What you will do: Your task is to return, exactly, the run of lines starting at the line holding "wristband();" and ending at the line holding "obj.data.transform(world)", both ends included and no other lines.

(A block of data)
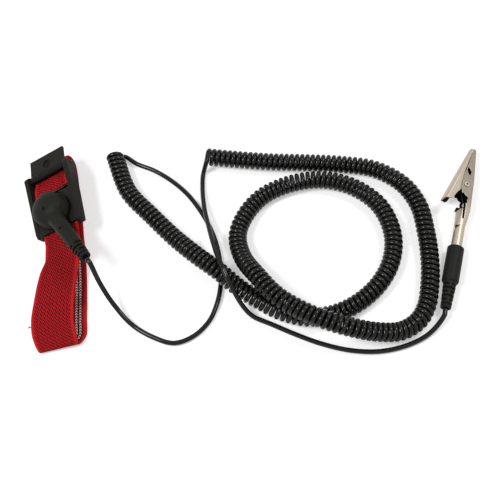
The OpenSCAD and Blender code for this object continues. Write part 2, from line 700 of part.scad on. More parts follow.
module star_opening() {
    points = 6;
    star_r = 3.3;
    notch_r = 2.3;
    star_x = rivet_x - 0.7;
    star_y = clip_rivet_y - 8.7;
    translate([star_x, star_y]) polygon([for (i = [0 : 2 * points - 1])
        (i % 2 == 0 ? star_r : notch_r) * [sin(i * 180 / points), cos(i * 180 / points)]]);
    translate([star_x - 6, star_y - 2.6]) square([6, 5.2]);
}

module lens_opening() {
    lens_r = 3.4;
    lens_w = 2.1;
    intersection() {
        translate([lens_w / 2 - lens_r, 0]) circle(lens_r);
        translate([lens_r - lens_w / 2, 0]) circle(lens_r);
    }
}

// Window in the barrel and slot over the spring's leg, both in the upper side.
module upper_openings() {
    translate([-1.7, barrel_l - 3]) polygon([[-1.2, -1.9], [0.6, 1.2], [-1.2, 0.8]]);
    hull() {
        translate([-1.3, flare_y + 2.5]) circle(0.6);
        translate([-0.6, barrel_l + 2]) circle(0.4);
    }
}

module clip_body() {
    barrel_r = barrel_in_r + sheet_t;
    seam = 0.4;
    color("silver") translate(shift) at_clip() difference() {
        union() {
            rotate([-90, 0, 0]) translate([0, 0, 0.2 - rim_depth])
                cylinder(h = barrel_l - 1 + rim_depth, r = barrel_r);
            intersection() {
                difference() {
                    union() {
                        body_shell(0, outer_corner, 0);
                        barrel_flare(0, outer_corner);
                    }
                    body_shell(sheet_t, inner_corner, 8);
                    barrel_flare(sheet_t, inner_corner);
                }
                linear_extrude(4 * clip_half_w, center = true) body_outline();
            }
        }
        rotate([-90, 0, 0]) translate([0, 0, -rim_depth])
            cylinder(h = barrel_l + rim_depth, r = barrel_in_r);
        translate([rivet_x, clip_rivet_y, 0]) cylinder(h = 20, r = clip_rivet_r, center = true);
        translate([-barrel_r - 1, -rim_depth - 1, -seam / 2]) cube([barrel_r, barrel_l - 2, seam]);
        linear_extrude(2 * clip_half_w) upper_openings();
    }
}

// Back line of the moving half, straight from its tab to its tip.
jaw_tab = [-11.8, clip_rivet_y - 11.6];
jaw_tip_x = -1.6;
function jaw_back(y) = jaw_tab.x + (jaw_tip_x - jaw_tab.x) * (y - jaw_tab.y) / (clip_l - jaw_tab.y);

module jaw_shell(inset, corner, open_x) {
    right = 1.5 + open_x;
    half_w = jaw_half_w - inset;
    hull() {
        slab(jaw_tab.y - 2 * inset, jaw_back(jaw_tab.y) + inset, right, half_w, corner);
        slab(taper_y, jaw_back(taper_y) + inset, right, half_w, corner);
    }
    hull() {
        slab(taper_y, jaw_back(taper_y) + inset, right, half_w, corner);
        slab(clip_l + inset * 0.2, jaw_back(clip_l) + inset, right, tip_half_w - inset, corner);
    }
}

// Side outline of the moving half, from its tab round the rivet to the teeth.
ear_jaw = [[-7.6, -12.3], [-5.9, -10.7], [-4.2, -6.7], [-2.4, -3.9], [0, -2.4], [2, -1.2],
           [2.2, 1], [0.6, 4], [-1.4, 7]];
module jaw_outline() {
    polygon(concat(
        [[jaw_tab.x - 1, jaw_tab.y - 0.2]],
        [for (p = ear_jaw) [rivet_x, clip_rivet_y] + p],
        [for (i = [2 * bites : -1 : 0]) mouth_line(mouth_gap)[i]],
        [[-0.5 - mouth_gap, clip_l], [-1.2, clip_l + 0.3], [-3.5, clip_l],
         [jaw_tab.x - 1, jaw_tab.y + 10]]));
}

module clip_jaw() {
    color("silver") translate(shift) at_clip() difference() {
        intersection() {
            difference() {
                jaw_shell(0, outer_corner, 0);
                jaw_shell(sheet_t, inner_corner, 8);
            }
            linear_extrude(4 * clip_half_w, center = true) jaw_outline();
        }
        translate([rivet_x, clip_rivet_y, 0])
            cylinder(h = 20, r = clip_rivet_r + pin_play, center = true);
    }
}

module clip_rivet() {
    head_t = 0.35;
    color("lightgray") translate(shift) at_clip() translate([rivet_x, clip_rivet_y, 0]) {
        cylinder(h = 2 * (clip_half_w + head_t), r = clip_rivet_r, center = true);
        for (side = [0, 180])
            rotate([side, 0, 0]) translate([0, 0, clip_half_w]) cylinder(h = head_t, r = clip_rivet_r + 0.6);
    }
}

// Torsion spring: a leg into the fixed half, a helix round the rivet, a leg at the tab.
spring_turns = 4;
spring_r = clip_rivet_r + clip_wire / 2 + 0.35;
spring_rise = clip_wire + 0.42;
spring_pts = concat(
    [[-0.7, barrel_l + 2.2, 2.75], [-0.8, barrel_l + 4, 2.25], [-1.1, flare_y + 1.5, 1.9],
     [rivet_x - spring_r, clip_rivet_y - 5, spring_turns * spring_rise / 2],
     [rivet_x - spring_r, clip_rivet_y - 2, spring_turns * spring_rise / 2]],
    [for (i = [0 : spring_turns * 12])
        [rivet_x - spring_r * cos(i * 30), clip_rivet_y + spring_r * sin(i * 30),
         spring_rise * (spring_turns / 2 - i / 12)]],
    [for (k = [1, 2])
        [rivet_x - spring_r - k * 1.2, clip_rivet_y - k * 2.2, -spring_turns * spring_rise / 2]]);
module clip_spring() {
    color("silver") translate(shift) at_clip()
        swept([for (i = [0 : len(spring_pts) - 1])
            ring(spring_pts[i], tangent(spring_pts, i), [0, 0, 1], clip_wire / 2, 6)]);
}

wristband();
buckle_base();
snap_plate();
snap_stud();
stud_rivet();
contact_plate();
clamp_lever();
lever_pin();
connector_shell();
snap_socket();
socket_spring();
safety_resistor();
lead_terminal();
strap_lead();
curly_cord();
clip_lead();
plug_boot();
banana_pin();
banana_springs();
plug_crimp();
clip_body();
clip_jaw();
clip_rivet();
clip_spring();
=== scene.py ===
"""Looks of the grounding wrist strap: woven band, clamp buckle, coiled cord, plug and crocodile clip."""

import json
import math

import bmesh
import bpy
import numpy as np
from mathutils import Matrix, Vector


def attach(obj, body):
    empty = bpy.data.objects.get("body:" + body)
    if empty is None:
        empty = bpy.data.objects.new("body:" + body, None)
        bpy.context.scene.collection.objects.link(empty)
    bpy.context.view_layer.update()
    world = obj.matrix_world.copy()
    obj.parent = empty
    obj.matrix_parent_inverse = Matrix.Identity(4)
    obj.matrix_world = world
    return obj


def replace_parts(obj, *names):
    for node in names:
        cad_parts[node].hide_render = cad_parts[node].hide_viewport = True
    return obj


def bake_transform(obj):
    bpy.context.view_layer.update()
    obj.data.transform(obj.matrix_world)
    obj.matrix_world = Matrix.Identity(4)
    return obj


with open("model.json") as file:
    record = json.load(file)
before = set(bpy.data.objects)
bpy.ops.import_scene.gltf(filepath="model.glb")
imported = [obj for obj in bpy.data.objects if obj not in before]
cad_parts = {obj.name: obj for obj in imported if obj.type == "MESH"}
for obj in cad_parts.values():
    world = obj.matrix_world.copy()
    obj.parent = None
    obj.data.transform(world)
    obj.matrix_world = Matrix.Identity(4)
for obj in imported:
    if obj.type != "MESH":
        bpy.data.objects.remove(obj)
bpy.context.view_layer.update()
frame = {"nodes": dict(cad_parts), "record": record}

MM = 0.001


# ---- Curves through given points, in millimetres ----


def smooth(points, steps):
    """Centripetal curve through the points; every column of their rows runs smoothly."""
    points = np.array(points, float)
    before_first, past_last = 2 * points[0] - points[1], 2 * points[-1] - points[-2]
    knots = np.concatenate([[before_first], points, [past_last]])
    span = np.sqrt(np.linalg.norm(np.diff(knots[:, :3], axis=0), axis=1))
    u = np.linspace(0, 1, steps, endpoint=False)[:, None]
    curve = []
    for k in range(1, len(knots) - 2):
        before, here, after, later = knots[k - 1 : k + 3]
        a, b, c = span[k - 1 : k + 2]
        leave = ((here - before) / a - (after - before) / (a + b) + (after - here) / b) * b
        arrive = ((after - here) / b - (later - here) / (b + c) + (later - after) / c) * b
        curve.append(
            (2 * u**3 - 3 * u**2 + 1) * here
            + (u**3 - 2 * u**2 + u) * leave
            + (3 * u**2 - 2 * u**3) * after
            + (u**3 - u**2) * arrive
        )
    return np.concatenate([*curve, points[-1:]])


def unit(vectors):
    return vectors / np.linalg.norm(vectors, axis=-1, keepdims=True)


def tangents(curve):
    return unit(np.gradient(curve, axis=0))


def run_along(curve):
    """Distance of each point from the curve's start."""
    return np.concatenate([[0], np.cumsum(np.linalg.norm(np.diff(curve, axis=0), axis=1))])


# ---- Places shared with the solids: millimetres in the layout, which SHIFT takes to the part's origin ----

SHIFT = np.array([-1.73757, 2.60903, 0])

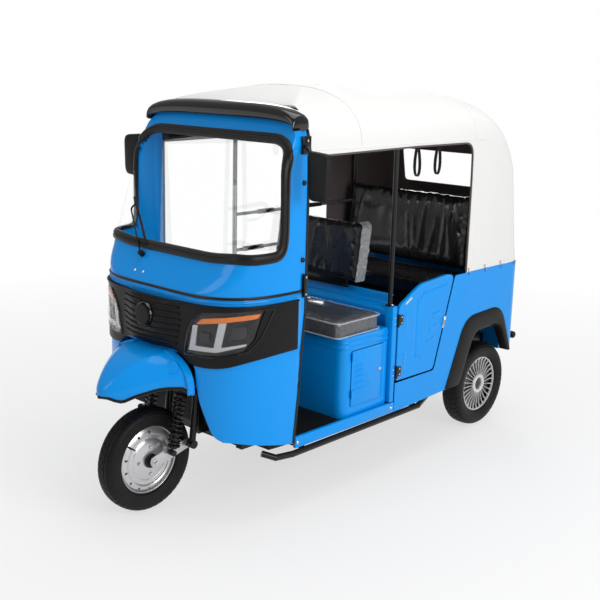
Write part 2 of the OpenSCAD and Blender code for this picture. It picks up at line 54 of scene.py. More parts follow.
# %% [markdown]
# ## Helpers for meshes
#
# Every shape starts as points and faces. One function turns them into an object,
# merges doubles, points the faces outwards and bakes its modifiers, so that the
# final mesh is plain. Bevels matter most: a real edge is never perfectly sharp,
# and the thin highlight on it is what makes sheet metal look solid.

# %% Mesh helpers
def bake(obj, crease=34):
    """Turns the modifiers into plain mesh and shades it smooth up to a crease angle."""
    graph = bpy.context.evaluated_depsgraph_get()
    mesh = bpy.data.meshes.new_from_object(obj.evaluated_get(graph), depsgraph=graph)
    obj.modifiers.clear()
    old, obj.data = obj.data, mesh
    bpy.data.meshes.remove(old)
    mesh.name = obj.name
    mesh.shade_smooth()
    mesh.set_sharp_from_angle(angle=math.radians(crease))
    return obj


def raw(name, verts, faces, material=None, inside=None, merge=1e-5):
    """A mesh object with clean normals. inside is a point that the faces look away from."""
    mesh = bpy.data.meshes.new(name)
    mesh.from_pydata([tuple(v) for v in verts], [], [tuple(f) for f in faces])
    bm = bmesh.new()
    bm.from_mesh(mesh)
    bmesh.ops.remove_doubles(bm, verts=bm.verts, dist=merge)
    bmesh.ops.recalc_face_normals(bm, faces=bm.faces)
    if inside is not None:
        centre = Vector(inside)
        turned = sum((f.calc_center_median() - centre).dot(f.normal) * f.calc_area() for f in bm.faces)
        if turned < 0:
            bmesh.ops.reverse_faces(bm, faces=bm.faces)
    bm.to_mesh(mesh)
    bm.free()
    obj = add_object(name, mesh)
    if material:
        mesh.materials.append(material)
    return obj


def add_wall(obj, thickness, offset=-1):
    """Gives a sheet its thickness."""
    mod = obj.modifiers.new("wall", "SOLIDIFY")
    mod.thickness, mod.offset = thickness, offset
    return obj


def dress_up(obj, body="vehicle", wall=0, bevel=0, sub=0, replaces=(), crease=34, offset=-1, slot=None):
    """Finishes a piece: wall gives a sheet its thickness, bevel rounds edges, sub smooths."""
    if sub:
        mod = obj.modifiers.new("smooth", "SUBSURF")
        mod.levels = mod.render_levels = sub
    if wall:
        add_wall(obj, wall, offset)
    if bevel:
        mod = obj.modifiers.new("bevel", "BEVEL")
        mod.width, mod.segments, mod.limit_method = bevel, 2, "ANGLE"
        mod.angle_limit = math.radians(38)
        mod.use_clamp_overlap = True
    bake(obj, crease)
    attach(obj, body)
    if replaces:
        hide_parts(*replaces)
    return obj


def piece(name, verts, faces, material, body="vehicle", inside=None, **look):
    return dress_up(raw(name, verts, faces, material, inside), body, **look)


def add_object(name, mesh):
    obj = bpy.data.objects.new(name, mesh)
    scene.collection.objects.link(obj)
    return obj


def frange(a, b, n):
    return [a + (b - a) * i / n for i in range(n + 1)]


def turn_steps(n):
    """n equal angles round a circle."""
    return [2 * math.pi * i / n for i in range(n)]


def grid(rows, closed_u=False, closed_v=False):
    """Points and faces of a surface given as rows of points."""
    n, m = len(rows), len(rows[0])
    verts = [p for row in rows for p in row]
    faces = []
    for i in range(n if closed_u else n - 1):
        for j in range(m if closed_v else m - 1):
            a, b = i * m + j, i * m + (j + 1) % m
            c, d = ((i + 1) % n) * m + (j + 1) % m, ((i + 1) % n) * m + j
            faces.append((a, b, c, d))
    return verts, faces


def join_parts(parts):
    """Several (verts, faces) sets as one."""
    verts, faces = [], []
    for v, f in parts:
        base = len(verts)
        verts += list(v)
        faces += [tuple(i + base for i in face) for face in f]
    return verts, faces


def block(low, high):
    x0, y0, z0 = low
    x1, y1, z1 = high
    verts = [(x, y, z) for z in (z0, z1) for y in (y0, y1) for x in (x0, x1)]
    return verts, [(0, 2, 3, 1), (4, 5, 7, 6), (0, 1, 5, 4), (2, 6, 7, 3), (0, 4, 6, 2), (1, 3, 7, 5)]


def loft(rows):
    """A closed skin over rings of points, with both ends filled."""
    verts, faces = grid(rows, closed_v=True)
    m = len(rows[0])
    return verts, faces + [tuple(range(m)), tuple(range(len(verts) - m, len(verts)))]


def corner_arc(a, b, c, radius, steps):
    """The short arc that rounds the corner b between a and c."""
    r = min(radius, (a - b).length * 0.49, (c - b).length * 0.49)
    p, q = b + (a - b).normalized() * r, b + (c - b).normalized() * r
    return [p * (1 - t) ** 2 + b * 2 * t * (1 - t) + q * t * t for t in frange(0, 1, steps)]


def rounded(points, radius, steps=5):
    """An open path with its corners rounded."""
    points = [Vector(p) for p in points]
    arcs = [corner_arc(a, b, c, radius, steps) for a, b, c in zip(points, points[1:], points[2:])]
    return [points[0]] + sum(arcs, []) + [points[-1]]


def arc_corners(points, radius, steps=5):
    """A closed outline with every corner rounded."""
    points = [Vector(p) for p in points]
    n = len(points)
    return sum((corner_arc(points[i - 1], b, points[(i + 1) % n], radius, steps) for i,
        b in enumerate(points)), [])


def across(points):
    """The same path on the other side of the vehicle, walked backwards."""
    return [Vector((-p.x, p.y, p.z)) for p in reversed(points)]


def sweep(path, profile, closed=False, normals=None):
    """Carries a closed profile of (side, up) points along a path."""
    path = [Vector(p) for p in path]
    n = len(path)
    up = None
    rows = []
    for i, p in enumerate(path):
        before = path[(i - 1) % n] if closed or i else p
        after = path[(i + 1) % n] if closed or i < n - 1 else p
        along = (after - before).normalized()
        if normals:
            up = Vector(normals[i])
        elif up is None:
            up = along.orthogonal()
        up = (up - along * up.dot(along)).normalized()
        side = along.cross(up)
        rows.append([p + side * a + up * b for a, b in profile])
    return grid(rows, closed_u=True, closed_v=True) if closed else loft(rows)


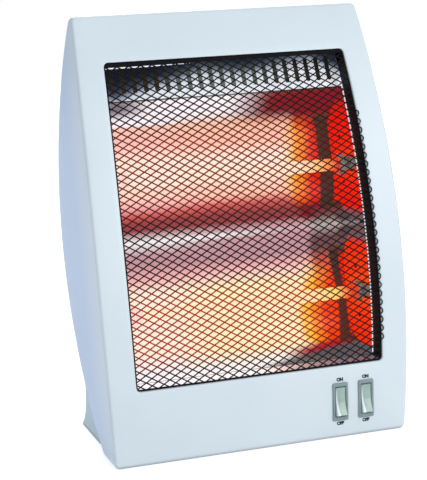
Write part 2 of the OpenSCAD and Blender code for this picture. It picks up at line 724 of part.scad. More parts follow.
module bracket(side) {
    difference() {
        translate([side * (bracket_x + bracket_t / 2), 0, 0]) along_x(bracket_t) {
            band(bracket_front, bracket_d, bracket_s[0], bracket_s[1]);
            band(bracket_front, bracket_slim, bracket_s[1] - 1, bracket_s[2]);
        }
        for (s = tube_s) on_face(s, tube_d) bar_x(neck_od / 2 + 0.2, -body_w / 2, body_w / 2);
    }
    for (s = tab_s) on_face(s) difference() {
        translate([side > 0 ? bracket_x : -bracket_x - tab_len, tab_d, -tab_w / 2]) cube([tab_len, bracket_t, tab_w]);
        translate([side * tab_x, 0, 0]) bar_y(screw_d / 2 + 0.2, tab_d - 1, tab_d + bracket_t + 1);
    }
}
module left_bracket() color([0.70, 0.71, 0.72]) bracket(-1);
module right_bracket() color([0.70, 0.71, 0.72]) bracket(1);

module heat_shield() color([0.68, 0.69, 0.70])
    along_x(2 * bracket_x) band(shield_d, shield_d + shield_t, shield_s[0], shield_s[1]);

// ---- Screws ----

module screw(len) {
    bar_y(screw_d / 2, -len, 0);
    bar_y(head_d / 2, 0, head_t);
}
module case_screws() color([0.45, 0.45, 0.47]) for (side = [-1, 1], i = [0:2])
    translate([side * boss_x, face_y(case_z[i]) + case_boss[i] + wall, case_z[i]]) screw(screw_len);
module bracket_screws() color([0.60, 0.60, 0.62]) for (side = [-1, 1], s = tab_s)
    on_face(s) translate([side * tab_x, tab_d + bracket_t, 0]) screw(10);

// ---- Rocker switches ----

switch_places = [body_w / 2 - switch_in - switch_pitch, body_w / 2 - switch_in];
switch_size = [bezel_w - 1.4, 16, bezel_h - 4];
switch_cut = [switch_size[0] + 0.4, 4 * wall, switch_size[2] + 0.4];
well = [rocker_w + 2 * rocker_gap, rocker_h + 2 * rocker_gap];
axle_r = 1;
axle_len = rocker_w + 2.2;

module switch_body(x) translate([x, y_face, switch_z]) difference() {
    union() {
        translate([0, -0.05, 0]) rotate([90, 0, 0]) linear_extrude(bezel_t - 0.05) rounded(bezel_w, bezel_h, 1.2);
        translate([-switch_size[0] / 2, -0.1, -switch_size[2] / 2]) cube(switch_size + [0, 0.1, 0]);
    }
    translate([-well[0] / 2, -bezel_t - 1, -well[1] / 2]) cube([well[0], bezel_t + 1 + 8.5, well[1]]);
    translate([0, rocker_pivot, 0]) bar_x(axle_r + 0.05, -axle_len / 2 - 0.1, axle_len / 2 + 0.1);
}

// A rocker between its two facets, its round ends and its back, leaning with its upper end in
module rocker(x) translate([x, y_face + rocker_pivot, switch_z]) rotate([-half_swing, 0, 0]) {
    along_x(rocker_w) intersection() {
        circle(rocker_h / 2);
        polygon([[-rocker_mid, 0], [-rocker_mid - rocker_h * rocker_slope, rocker_h],
            [3.5, rocker_h], [3.5, -rocker_h], [-rocker_mid - rocker_h * rocker_slope, -rocker_h]]);
    }
    bar_x(axle_r, -axle_len / 2, axle_len / 2);
}
module left_switch_body() color([0.72, 0.75, 0.72]) switch_body(switch_places[0]);
module right_switch_body() color([0.72, 0.75, 0.72]) switch_body(switch_places[1]);
module left_rocker() color([0.66, 0.70, 0.66]) rocker(switch_places[0]);
module right_rocker() color([0.66, 0.70, 0.66]) rocker(switch_places[1]);

blade_size = [4.8, 8, 0.8];
blade_pitch = 7;
blade_y = y_face + switch_size[1] + blade_size[1];
module switch_blades() color([0.80, 0.68, 0.35]) for (x = switch_places, i = [-1:1])
    translate([x - blade_size[0] / 2, y_face + switch_size[1], switch_z + i * blade_pitch - blade_size[2] / 2])
        cube(blade_size);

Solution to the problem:
wristband();
buckle_base();
snap_plate();
snap_stud();
stud_rivet();
contact_plate();
clamp_lever();
lever_pin();
connector_shell();
snap_socket();
socket_spring();
safety_resistor();
lead_terminal();
strap_lead();
curly_cord();
clip_lead();
plug_boot();
banana_pin();
banana_springs();
plug_crimp();
clip_body();
clip_jaw();
clip_rivet();
clip_spring();
=== scene.py ===
"""Looks of the grounding wrist strap: woven band, clamp buckle, coiled cord, plug and crocodile clip."""

import json
import math

import bmesh
import bpy
import numpy as np
from mathutils import Matrix, Vector


def attach(obj, body):
    empty = bpy.data.objects.get("body:" + body)
    if empty is None:
        empty = bpy.data.objects.new("body:" + body, None)
        bpy.context.scene.collection.objects.link(empty)
    bpy.context.view_layer.update()
    world = obj.matrix_world.copy()
    obj.parent = empty
    obj.matrix_parent_inverse = Matrix.Identity(4)
    obj.matrix_world = world
    return obj


def replace_parts(obj, *names):
    for node in names:
        cad_parts[node].hide_render = cad_parts[node].hide_viewport = True
    return obj


def bake_transform(obj):
    bpy.context.view_layer.update()
    obj.data.transform(obj.matrix_world)
    obj.matrix_world = Matrix.Identity(4)
    return obj


with open("model.json") as file:
    record = json.load(file)
before = set(bpy.data.objects)
bpy.ops.import_scene.gltf(filepath="model.glb")
imported = [obj for obj in bpy.data.objects if obj not in before]
cad_parts = {obj.name: obj for obj in imported if obj.type == "MESH"}
for obj in cad_parts.values():
    world = obj.matrix_world.copy()
    obj.parent = None
    obj.data.transform(world)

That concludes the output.